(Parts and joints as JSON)
────────
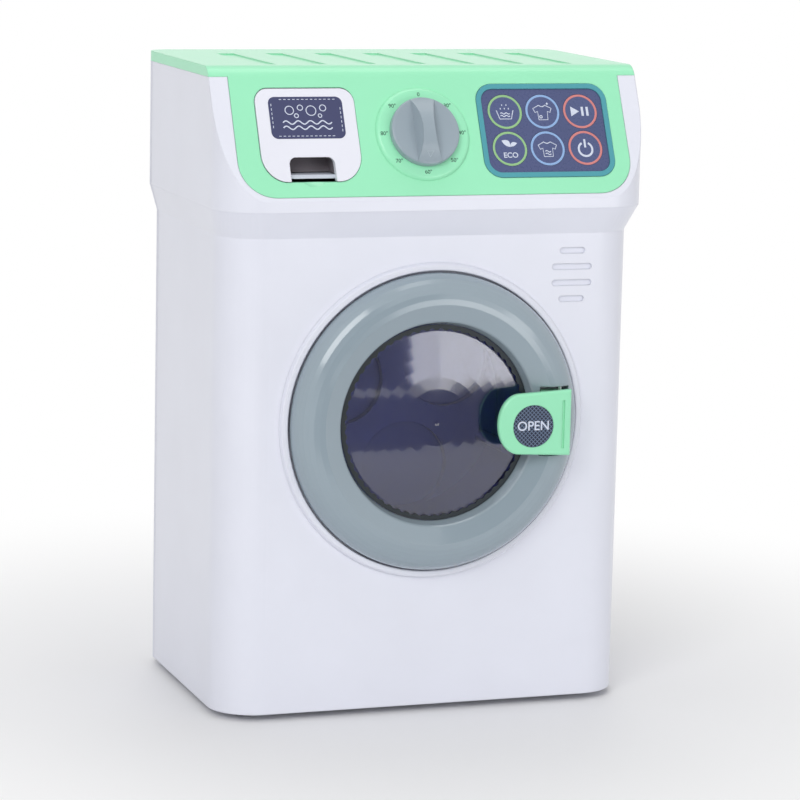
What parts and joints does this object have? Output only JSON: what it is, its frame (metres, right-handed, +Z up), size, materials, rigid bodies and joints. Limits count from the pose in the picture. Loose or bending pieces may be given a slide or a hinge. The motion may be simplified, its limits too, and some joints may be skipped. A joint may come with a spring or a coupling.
{
  "type": "toy washing machine",
  "caption": "Toy front-loading washing machine with a hinged porthole door, sprung latch, turning drum, dial, soap drawer and short-travel keys on a slanted mint panel.",
  "frame": {"origin": "on the floor under the middle of the box that holds the whole toy", "axes": "+Z up, +X to the right as seen from the front, +Y from the front to the back, so the door and the panel face -Y"},
  "size_m": [0.197, 0.139, 0.285],
  "materials": {
    "white_plastic": "moulded plastic with a low satin gloss",
    "white_back_plastic": "moulded plastic with a fine matt texture",
    "mint_plastic": "glossy moulded plastic",
    "grey_green_plastic": "satin moulded plastic",
    "navy_window": "clear moulded pane tinted navy",
    "drum_plastic": "glossy moulded plastic",
    "tub_plastic": "matt moulded plastic",
    "knob_plastic": "satin moulded plastic",
    "drawer_plastic": "moulded plastic with a low gloss",
    "tray_plastic": "matt moulded plastic",
    "teal_plastic": "satin moulded plastic",
    "navy_plastic": "satin moulded plastic",
    "key_plastic": "satin keys with a coloured ring and a pale sign",
    "gear_plastic": "low-friction moulded plastic",
    "black_plastic": "matt moulded plastic",
    "speaker_black": "paper cone in a pressed frame",
    "board_green": "coated glass-fibre board",
    "wire_red": "insulated wire",
    "steel": "ground steel",
    "screw_steel": "plated steel",
    "spring_steel": "spring steel",
    "motor_steel": "plated steel can",
    "bush_brass": "sintered brass",
    "foot_rubber": "soft rubber"
  },
  "bodies": {
    "root": {"front_shell": "white_plastic", "rear_cover": "white_back_plastic", "control_panel": "mint_plastic", "feet": "foot_rubber", "case_screws": "screw_steel", "panel_screws": "screw_steel", "outer_tub": "tub_plastic", "tub_screws": "screw_steel", "drum_bush": "bush_brass", "reduction_axle": "steel", "gear_plate": "tub_plastic", "gear_plate_screws": "screw_steel", "motor": "motor_steel", "motor_screws": "screw_steel", "click_spring": "spring_steel", "drawer_sleeve": "tub_plastic", "sleeve_screws": "screw_steel", "key_frame": "teal_plastic", "key_plate": "navy_plastic", "circuit_board": "board_green", "key_switches": "black_plastic", "board_screws": "screw_steel", "speaker": "speaker_black", "speaker_screws": "screw_steel", "battery_door": "white_back_plastic", "battery_door_screw": "screw_steel", "battery_contacts": "spring_steel", "switch_body": "black_plastic", "wiring": "wire_red"},
    "door": {"door_ring": "grey_green_plastic", "door_window": "navy_window", "door_back": "white_plastic", "door_screws": "screw_steel", "door_hinge_pin": "steel", "latch_pin": "steel", "latch_spring": "spring_steel"},
    "latch": {"latch": "mint_plastic"},
    "drum": {"drum": "drum_plastic", "drum_shaft": "steel", "drum_gear": "gear_plastic"},
    "reduction": {"reduction_gear": "gear_plastic"},
    "rotor": {"motor_shaft": "steel", "motor_pinion": "bush_brass"},
    "knob": {"knob": "knob_plastic", "knob_click_wheel": "gear_plastic", "knob_screw": "screw_steel"},
    "drawer": {"drawer_front": "drawer_plastic", "drawer_tray": "tray_plastic"},
    "power_switch": {"switch_knob": "black_plastic"},
    "key_soak": {"key_soak": "key_plastic"},
    "key_shirt": {"key_shirt": "key_plastic"},
    "key_play": {"key_play": "key_plastic"},
    "key_leaf": {"key_leaf": "key_plastic"},
    "key_dry": {"key_dry": "key_plastic"},
    "key_power": {"key_power": "key_plastic"}
  },
  "joints": [
    {"name": "door_hinge", "type": "hinge", "parent": "root", "child": "door", "pos_m": [-0.0625, -0.0572, 0.131], "axis": [0, 0, -1], "range_deg": [0, 95]},
    {"name": "latch_pull", "type": "hinge", "parent": "door", "child": "latch", "pos_m": [0.0565, -0.0605, 0.131], "axis": [0, 0, 1], "range_deg": [0, 12], "stiffness_Nm_per_rad": 0.03, "springref_deg": -17.19},
    {"name": "drum_spin", "type": "hinge", "parent": "root", "child": "drum", "pos_m": [0, -0.02, 0.131], "axis": [0, 1, 0], "continuous": true},
    {"name": "reduction_spin", "type": "hinge", "parent": "root", "child": "reduction", "pos_m": [0.02602, 0.018, 0.11597], "axis": [0, 1, 0], "continuous": true},
    {"name": "rotor_spin", "type": "hinge", "parent": "root", "child": "rotor", "pos_m": [0.02602, 0.023, 0.09592], "axis": [0, 1, 0], "continuous": true},
    {"name": "knob_turn", "type": "hinge", "parent": "root", "child": "knob", "pos_m": [-0.0054, -0.04657, 0.25625], "axis": [0, -0.8957, 0.4446], "range_deg": [-135, 180]},
    {"name": "drawer_slide", "type": "slide", "parent": "root", "child": "drawer", "axis": [0, -1, 0], "range_m": [0, 0.026]},
    {"name": "switch_slide", "type": "slide", "parent": "root", "child": "power_switch", "axis": [1, 0, 0], "range_m": [0, 0.004]},
    {"name": "key_soak_press", "type": "slide", "parent": "root", "child": "key_soak", "axis": [0, 0.8957, -0.4446], "range_m": [0, 0.0008], "stiffness_N_per_m": 300},
    {"name": "key_shirt_press", "type": "slide", "parent": "root", "child": "key_shirt", "axis": [0, 0.8957, -0.4446], "range_m": [0, 0.0008], "stiffness_N_per_m": 300},
    {"name": "key_play_press", "type": "slide", "parent": "root", "child": "key_play", "axis": [0, 0.8957, -0.4446], "range_m": [0, 0.0008], "stiffness_N_per_m": 300},
    {"name": "key_leaf_press", "type": "slide", "parent": "root", "child": "key_leaf", "axis": [0, 0.8957, -0.4446], "range_m": [0, 0.0008], "stiffness_N_per_m": 300},
    {"name": "key_dry_press", "type": "slide", "parent": "root", "child": "key_dry", "axis": [0, 0.8957, -0.4446], "range_m": [0, 0.0008], "stiffness_N_per_m": 300},
    {"name": "key_power_press", "type": "slide", "parent": "root", "child": "key_power", "axis": [0, 0.8957, -0.4446], "range_m": [0, 0.0008], "stiffness_N_per_m": 300}
  ],
  "couplings": [
    {"joint": "reduction_spin", "follows": "drum_spin", "ratio": -5},
    {"joint": "rotor_spin", "follows": "drum_spin", "ratio": 15}
  ]
}
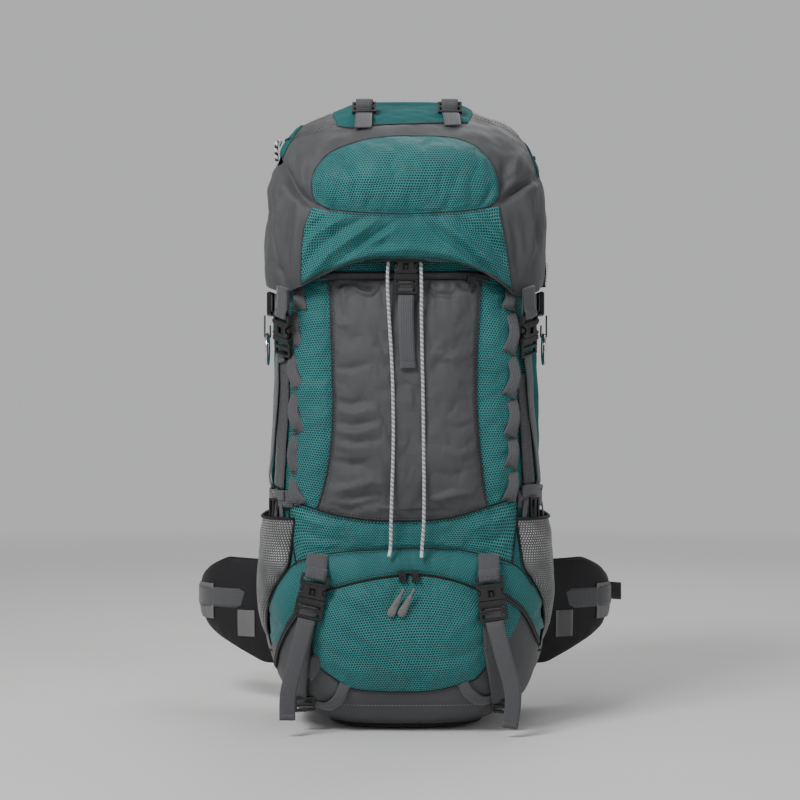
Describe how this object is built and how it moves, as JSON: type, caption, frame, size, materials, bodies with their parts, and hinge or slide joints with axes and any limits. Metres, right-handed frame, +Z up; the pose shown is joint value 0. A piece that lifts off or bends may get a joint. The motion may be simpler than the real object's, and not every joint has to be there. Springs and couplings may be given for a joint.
{
  "type": "hiking backpack",
  "caption": "Tall framed hiking backpack with a floating lid, front and mesh side pockets, lower zip compartment, padded harness and hip belt.",
  "frame": {"origin": "middle of the flat base where the pack stands on the floor", "axes": "+Z up, -Y the front panel, +Y the wearer's side, +X to the right of someone looking at the front"},
  "size_m": [0.5464, 0.4525, 0.75],
  "materials": {
    "black_plastic": "satin",
    "cord": "matte",
    "dark_fabric": "matte",
    "grey_fabric": "matte",
    "grey_rubber": "matte",
    "mesh": "matte",
    "padding": "matte",
    "sheet": "matte",
    "stay": "satin",
    "steel": "polished",
    "teal_fabric": "matte",
    "teal_ripstop": "satin",
    "webbing": "matte",
    "zip": "matte"
  },
  "bodies": {
    "pack": {"main_bag": "grey_fabric", "bottom_compartment": "teal_fabric", "collar": "grey_fabric", "collar_drawcord": "cord", "drawcord_tail_left": "cord", "drawcord_tail_right": "cord", "cord_lock_barrel": "black_plastic", "front_pocket": "grey_fabric", "front_zip": "zip", "lower_front_panel": "teal_fabric", "bottom_panel": "teal_fabric", "bottom_hood": "teal_ripstop", "base_panel": "grey_fabric", "bottom_zip": "zip", "side_pocket_left": "mesh", "side_pocket_right": "mesh", "daisy_chains": "webbing", "lid_anchor_straps": "webbing", "compression_straps": "webbing", "bottom_strap_webbing": "webbing", "fixed_buckles": "black_plastic", "tool_loops": "webbing", "frame_sheet": "sheet", "frame_stays": "stay", "back_pads": "padding", "bottom_tail_left": "webbing", "bottom_tail_right": "webbing", "harness_webbing": "webbing"},
    "lid": {"lid_pocket": "teal_fabric", "lid_skirt": "grey_fabric", "lid_top_straps": "webbing", "lid_buckles": "black_plastic"},
    "lid_slider": {"lid_zip_slider": "steel"},
    "lid_male_left": {"lid_side_male_left": "black_plastic"},
    "lid_male_right": {"lid_side_male_right": "black_plastic"},
    "lid_male_front": {"lid_front_male": "black_plastic", "lid_front_tail": "webbing"},
    "side_male_left": {"compression_male_left": "black_plastic"},
    "side_male_right": {"compression_male_right": "black_plastic"},
    "low_male_left": {"bottom_male_left": "black_plastic"},
    "low_male_right": {"bottom_male_right": "black_plastic"},
    "lock_button": {"cord_lock_button": "black_plastic"},
    "pocket_slider": {"front_zip_slider": "zip"},
    "slider_left": {"bottom_slider_left": "zip"},
    "slider_right": {"bottom_slider_right": "zip"},
    "pull_left": {"bottom_pull_left": "grey_rubber"},
    "pull_right": {"bottom_pull_right": "grey_rubber"},
    "ring_left": {"gear_ring_left": "steel"},
    "ring_right": {"gear_ring_right": "steel"},
    "harness": {"shoulder_straps": "padding", "sternum_strap": "webbing", "sternum_female": "black_plastic"},
    "chest_male": {"sternum_male": "black_plastic"},
    "handle": {"haul_handle": "webbing"},
    "wing_left": {"hip_wing_left": "dark_fabric", "hip_belt_left": "webbing", "hip_female": "black_plastic"},
    "wing_right": {"hip_wing_right": "dark_fabric", "hip_belt_right": "webbing", "hip_male": "black_plastic"}
  },
  "joints": [
    {"name": "lid_lift", "type": "hinge", "parent": "pack", "child": "lid", "pos_m": [0, 0.112, 0.545], "axis": [-1, 0, 0], "range_deg": [0, 85]},
    {"name": "lid_zip_run", "type": "slide", "parent": "lid", "child": "lid_slider", "axis": [0, 1, 0], "range_m": [0, 0.07]},
    {"name": "lid_left_unclip", "type": "slide", "parent": "pack", "child": "lid_male_left", "axis": [0, 0.3407, -0.9402], "range_m": [0, 0.013]},
    {"name": "lid_right_unclip", "type": "slide", "parent": "pack", "child": "lid_male_right", "axis": [0, 0.3407, -0.9402], "range_m": [0, 0.013]},
    {"name": "lid_front_unclip", "type": "slide", "parent": "pack", "child": "lid_male_front", "axis": [0, 0.0205, -0.9998], "range_m": [0, 0.014]},
    {"name": "side_left_unclip", "type": "slide", "parent": "pack", "child": "side_male_left", "axis": [0, -1, 0], "range_m": [0, 0.018]},
    {"name": "side_right_unclip", "type": "slide", "parent": "pack", "child": "side_male_right", "axis": [0, -1, 0], "range_m": [0, 0.018]},
    {"name": "low_left_unclip", "type": "slide", "parent": "pack", "child": "low_male_left", "axis": [-0.2079, 0, -0.9781], "range_m": [0, 0.018], "deforming": ["bottom_tail_left"]},
    {"name": "low_right_unclip", "type": "slide", "parent": "pack", "child": "low_male_right", "axis": [0.1219, 0, -0.9925], "range_m": [0, 0.018], "deforming": ["bottom_tail_right"]},
    {"name": "lock_press", "type": "slide", "parent": "pack", "child": "lock_button", "axis": [-1, 0, 0], "range_m": [0, 0.005], "stiffness_N_per_m": 300},
    {"name": "pocket_zip_run", "type": "hinge", "parent": "pack", "child": "pocket_slider", "pos_m": [0, 0.5426, 0.528], "axis": [0, 0, -1], "range_deg": [0, 13.2]},
    {"name": "low_zip_left_run", "type": "hinge", "parent": "pack", "child": "slider_left", "pos_m": [0, 0, -0.21], "axis": [0, -1, 0], "range_deg": [0, 8.4]},
    {"name": "low_zip_right_run", "type": "hinge", "parent": "pack", "child": "slider_right", "pos_m": [0, 0, -0.21], "axis": [0, 1, 0], "range_deg": [0, 7.6]},
    {"name": "pull_left_flip", "type": "hinge", "parent": "slider_left", "child": "pull_left", "pos_m": [-0.00411, -0.13787, 0.18298], "axis": [-0.8746, 0, 0.4848], "range_deg": [0, 80]},
    {"name": "pull_right_flip", "type": "hinge", "parent": "slider_right", "child": "pull_right", "pos_m": [0.01097, -0.13787, 0.18285], "axis": [-0.8746, 0, 0.4848], "range_deg": [0, 80]},
    {"name": "ring_left_swing", "type": "hinge", "parent": "pack", "child": "ring_left", "pos_m": [-0.166, -0.031, 0.467], "axis": [0, 1, 0], "range_deg": [0, 55]},
    {"name": "ring_right_swing", "type": "hinge", "parent": "pack", "child": "ring_right", "pos_m": [0.166, -0.031, 0.467], "axis": [0, -1, 0], "range_deg": [0, 55]},
    {"name": "harness_swing", "type": "hinge", "parent": "pack", "child": "harness", "pos_m": [0, 0.112, 0.462], "axis": [1, 0, 0], "range_deg": [-4, 12], "deforming": ["harness_webbing"]},
    {"name": "chest_unclip", "type": "slide", "parent": "harness", "child": "chest_male", "axis": [1, 0, 0], "range_m": [0, 0.018]},
    {"name": "handle_lift", "type": "hinge", "parent": "pack", "child": "handle", "pos_m": [0, 0.106, 0.537], "axis": [-1, 0, 0], "range_deg": [-80, 0]},
    {"name": "wing_left_wrap", "type": "hinge", "parent": "pack", "child": "wing_left", "pos_m": [-0.124, 0.122, 0.12], "axis": [0, 0, -1], "range_deg": [0, 40]},
    {"name": "wing_right_wrap", "type": "hinge", "parent": "pack", "child": "wing_right", "pos_m": [0.124, 0.122, 0.12], "axis": [0, 0, 1], "range_deg": [0, 40]}
  ]
}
────────
Take every line above carrying "pose" and return it.

What parts and joints does this object have? Output only JSON: what it is, its frame (metres, right-handed, +Z up), size, materials, rigid bodies and joints. Limits count from the pose in the picture. Loose or bending pieces may be given a slide or a hinge. The motion may be simplified, its limits too, and some joints may be skipped. A joint may come with a spring or a coupling.
Describe how this object is built and how it moves, as JSON: type, caption, frame, size, materials, bodies with their parts, and hinge or slide joints with axes and any limits. Metres, right-handed frame, +Z up; the pose shown is joint value 0. A piece that lifts off or bends may get a joint. The motion may be simpler than the real object's, and not every joint has to be there. Springs and couplings may be given for a joint.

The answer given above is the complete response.